In War Horse the director Tom Morris has to marshall a group of 30 actors and puppeteers and the demands of the rehearsal room are rigorous. Tom is an incredibly brave and innovative man. The idea of turning a novel like War Horse, which involves ploughing and cavalry charges, doesn’t make sense as a play at all if you think about it, but he saw it was possible. We didn’t know how we were going to make horses, but we said yes straightaway because the idea of the novel is so brilliant.

Now we find we’re able to employ 20 people full time and that is thrilling. I’m standing in the factory and there are horses all around me. We’re just shipping off a whole bunch to Toronto tomorrow.

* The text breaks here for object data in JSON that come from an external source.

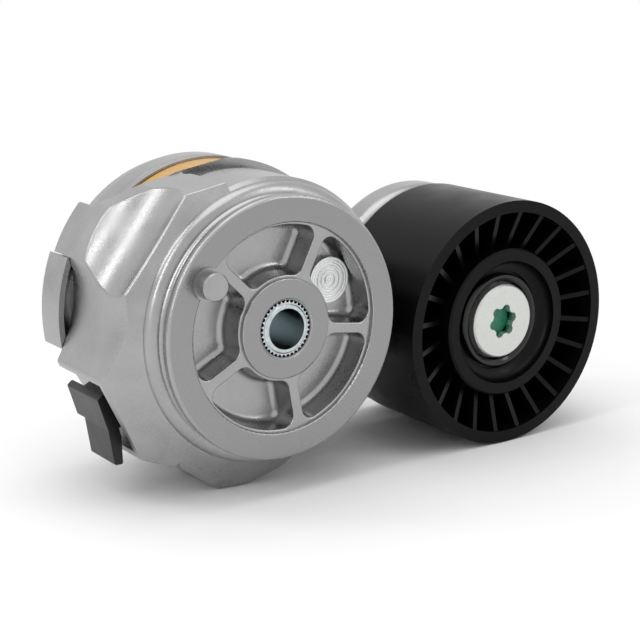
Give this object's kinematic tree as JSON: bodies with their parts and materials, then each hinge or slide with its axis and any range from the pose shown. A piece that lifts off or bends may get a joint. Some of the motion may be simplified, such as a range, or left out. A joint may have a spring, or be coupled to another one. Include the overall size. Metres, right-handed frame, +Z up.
{
  "type": "belt tensioner",
  "caption": "Spring-loaded belt tensioner: round cast housing with a centre mounting sleeve, and a swinging arm carrying a flat ribbed idler pulley.",
  "frame": {"origin": "centre of the mounting bore, on the mounting face", "axes": "-Y points out of the mounting face towards the engine, +Y runs back through the arm, +X points towards the pulley side, +Z is up; the arm leans 7.33 degrees below +X at rest"},
  "size_m": [0.1791, 0.0705, 0.0967],
  "materials": {
    "cast_aluminium": "tumbled die casting",
    "sleeve_steel": "zinc-plated turned steel",
    "zinc_steel": "zinc-plated pressed steel",
    "bolt_zinc": "silver zinc flake",
    "spring_steel": "oil-tempered, phosphated",
    "bearing_steel": "ground",
    "pulley_nylon": "satin moulded, glass filled",
    "black_nylon": "moulded",
    "gloss_black": "gloss moulded",
    "bearing_nylon": "natural moulded",
    "damper_nylon": "tan moulded",
    "cage_nylon": "moulded",
    "seal_rubber": "matt"
  },
  "bodies": {
    "base": {"base_housing": "cast_aluminium", "mounting_sleeve": "sleeve_steel", "side_plug": "black_nylon", "spring_seat": "black_nylon", "torsion_spring": "spring_steel", "thrust_washer": "bearing_nylon", "end_plate": "zinc_steel"},
    "arm": {"arm": "cast_aluminium", "pivot_bushing": "bearing_nylon", "damper_liner": "damper_nylon", "damper_band": "spring_steel", "bearing_inner_ring": "bearing_steel", "front_dust_cover": "gloss_black", "rear_dust_shield": "zinc_steel", "pulley_bolt": "bolt_zinc"},
    "pulley": {"pulley_body": "pulley_nylon", "bearing_outer_ring": "bearing_steel", "seal_front": "seal_rubber", "seal_rear": "seal_rubber"},
    "ball_cage": {"cage_front": "cage_nylon", "cage_rear": "cage_nylon", "balls_front": "bearing_steel", "balls_rear": "bearing_steel"}
  },
  "joints": [
    {"name": "arm_pivot", "type": "hinge", "parent": "base", "child": "arm", "pos_m": [0, 0, 0], "axis": [0, -1, 0], "range_deg": [0, 55], "stiffness_Nm_per_rad": 30, "springref_deg": -49.85, "deforming": ["torsion_spring"]},
    {"name": "pulley_spin", "type": "hinge", "parent": "arm", "child": "pulley", "pos_m": [0.08758, 0, -0.01127], "axis": [0, -1, 0], "continuous": true},
    {"name": "cage_spin", "type": "hinge", "parent": "arm", "child": "ball_cage", "pos_m": [0.08758, 0, -0.01127], "axis": [0, -1, 0], "continuous": true}
  ],
  "couplings": [
    {"joint": "cage_spin", "follows": "pulley_spin", "ratio": 0.62}
  ]
}
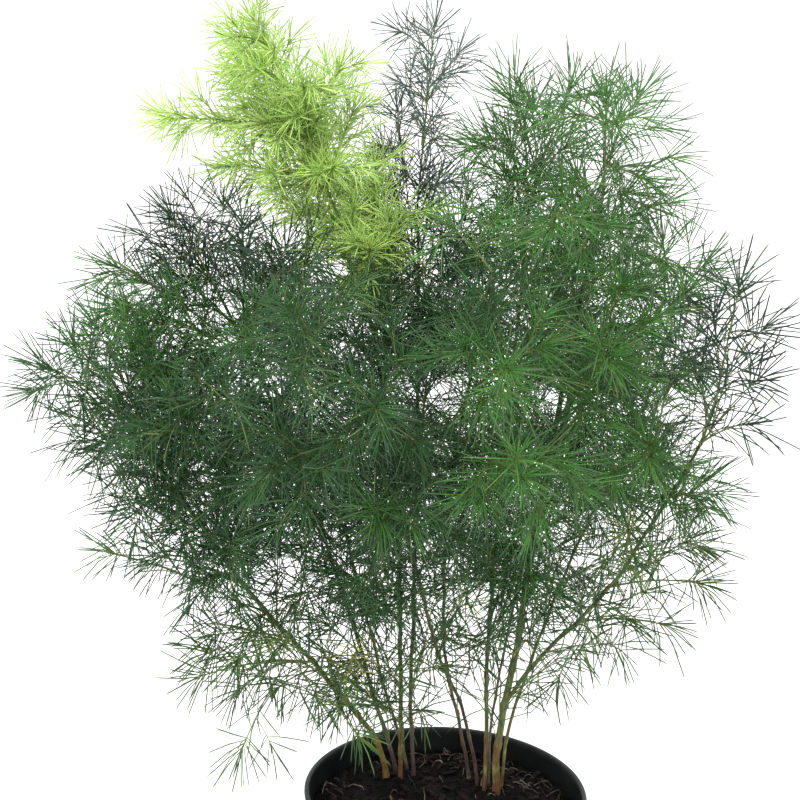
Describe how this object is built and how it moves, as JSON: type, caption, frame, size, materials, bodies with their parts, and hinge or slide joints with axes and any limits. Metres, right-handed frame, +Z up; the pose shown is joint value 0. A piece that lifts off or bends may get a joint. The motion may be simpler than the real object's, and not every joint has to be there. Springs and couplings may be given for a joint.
{
  "type": "potted ming fern",
  "caption": "Bushy potted ming fern: thin woody canes carrying feathery fronds of needle tufts, in a plain round black nursery pot filled with potting mix.",
  "frame": {"origin": "centre of the pot's underside, on the surface that it stands on", "axes": "+Z up along the pot's axis, -Y towards the viewer of the picture, +X to the viewer's right"},
  "size_m": [0.3837, 0.2916, 0.5557],
  "materials": {
    "pot_plastic": "satin black polypropylene, as moulded",
    "potting_mix": "loose dark potting mix of bark, peat and fibres, matt",
    "cane_bark": "thin smooth bark, olive green turning brown towards the foot",
    "needles_lime": "young leafy shoots, lime green, soft sheen",
    "needles_fresh": "grown leafy shoots, fresh mid green, soft sheen",
    "needles_dark": "old leafy shoots, dark green, soft sheen",
    "needles_bluegrey": "airy leafy shoots, blue-grey green, soft sheen",
    "needles_pale": "sparse lower shoots, yellowish green, soft sheen"
  },
  "bodies": {
    "root": {"pot": "pot_plastic", "potting_mix": "potting_mix", "cane_left_long": "cane_bark", "cane_left_crest": "cane_bark", "cane_lime": "cane_bark", "cane_grey": "cane_bark", "cane_back_left": "cane_bark", "cane_middle_left": "cane_bark", "cane_middle": "cane_bark", "cane_right_inner": "cane_bark", "cane_right_main": "cane_bark", "cane_right_back": "cane_bark", "cane_right_outer": "cane_bark", "frond_lime_plume": "needles_lime", "frond_grey_plume": "needles_bluegrey", "frond_fresh_crown_left": "needles_fresh", "frond_fresh_crown_right": "needles_fresh", "frond_front_star": "needles_fresh", "frond_middle_crown": "needles_fresh", "frond_outer_crown": "needles_fresh", "frond_outer_right_top": "needles_dark", "frond_outer_right_middle": "needles_dark", "frond_outer_right_low": "needles_dark", "frond_olive_right": "needles_fresh", "frond_pale_right_high": "needles_pale", "frond_pale_right_low": "needles_pale", "frond_pale_right_inner": "needles_pale", "frond_low_right": "needles_pale", "frond_bright_star_high": "needles_fresh", "frond_bright_star_low": "needles_fresh", "frond_front_right_high": "needles_fresh", "frond_front_right_low": "needles_fresh", "frond_left_crest_tip": "needles_dark", "frond_left_crest_inner": "needles_dark", "frond_left_crest_outer": "needles_fresh", "frond_wing_tip": "needles_dark", "frond_wing_upper": "needles_fresh", "frond_wing_lower": "needles_dark", "frond_flank_high": "needles_dark", "frond_flank_low": "needles_dark", "frond_flank_front": "needles_dark", "frond_flank_hanging": "needles_pale", "frond_sparse_high": "needles_pale", "frond_sparse_low": "needles_pale", "frond_sparse_front": "needles_pale", "frond_breast_high": "needles_dark", "frond_breast_middle": "needles_dark", "frond_breast_left": "needles_dark", "frond_breast_low": "needles_dark", "frond_breast_outer": "needles_dark", "frond_heart_high": "needles_dark", "frond_heart_middle": "needles_dark", "frond_heart_low": "needles_dark", "frond_heart_right": "needles_dark", "frond_shade_right": "needles_dark", "frond_back_right": "needles_dark", "frond_back_right_low": "needles_dark", "frond_back_left": "needles_dark", "frond_back_left_low": "needles_dark", "frond_back_middle": "needles_dark"}
  },
  "joints": []
}
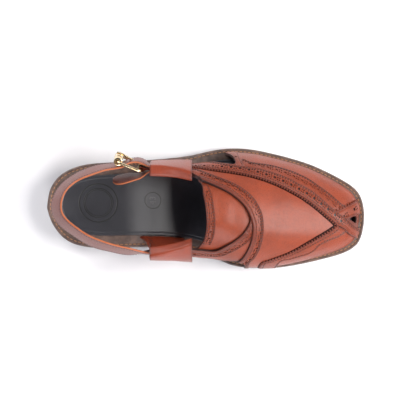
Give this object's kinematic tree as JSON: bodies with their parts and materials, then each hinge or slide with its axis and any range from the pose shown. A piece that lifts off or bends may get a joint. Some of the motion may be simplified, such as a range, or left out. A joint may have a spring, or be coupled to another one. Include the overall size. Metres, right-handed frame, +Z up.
{
  "type": "peshawari chappal",
  "caption": "Left closed-toe strap sandal with brogued crossed bands, instep tongue, side sleeves and a buckled heel strap on a welted sole with a low heel.",
  "frame": {"origin": "on the floor, under the middle of the shoe's length and width", "axes": "+X towards the toe, +Y towards the little-toe side, +Z up"},
  "size_m": [0.3002, 0.115, 0.0755],
  "materials": {
    "outsole": "worn matt crepe-brown rubber, grey at the edge",
    "midsole": "burnished leather welt with tan stitches along its rim",
    "insole": "black glazed lining leather, bare but for a pair of pressed rings",
    "heel_block": "stacked leather, burnished dark",
    "heel_top_piece": "matt black rubber",
    "upper": "tan-red polished leather, brogued bands with dark burnished edges",
    "tongue": "smooth tan-red leather with a perforated collar band",
    "side_sleeve": "glossy tan-red leather",
    "inner_sleeve": "glossy tan-red leather",
    "heel_strap": "tan-red leather with black lining",
    "guard_tab": "tan-red leather with tan cut edge",
    "hinge_loop": "thin folded leather",
    "buckle_frame": "pale polished brass",
    "buckle_roller": "pale polished brass tube",
    "buckle_prong": "pale polished brass"
  },
  "bodies": {
    "root": {"outsole": "outsole", "midsole": "midsole", "insole": "insole", "heel_block": "heel_block", "heel_top_piece": "heel_top_piece", "upper": "upper", "tongue": "tongue", "side_sleeve": "side_sleeve", "inner_sleeve": "inner_sleeve", "heel_strap": "heel_strap", "guard_tab": "guard_tab", "hinge_loop": "hinge_loop", "buckle_frame": "buckle_frame", "buckle_roller": "buckle_roller", "buckle_prong": "buckle_prong"}
  },
  "joints": []
}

I love coming in here and seeing it all happen and that’s what War Horse has done to us. It also means that we seem to work all the time. We try to carve out space for new work whilst taking the demands of Warhorse into account and that means there is not much time.

You hear about a Tony from a distance and its something that always happens to other people. Receiving the Tony was thrilling. Suddenly there we were, walking up the red carpet, going up on the stage with Whoopi Goldberg and other famous people. But you can’t believe in it too much otherwise you’ll never be able to do anything else.

We are working on a new idea but its too premature to tell you about. There are a few things in the pipeline. We are coming over to do a workshop with Tom Morris in two weeks time.

Woyzeck on the Highveld ran at the Barbican from 6 to 10 September 2011 before travelling to Warwick Arts Centre, the Lyric Theatre, Belfast, Aberwystwyth Arts Centre, Hall for Cornwall, Exeter Northcott and Oxford Playhouse.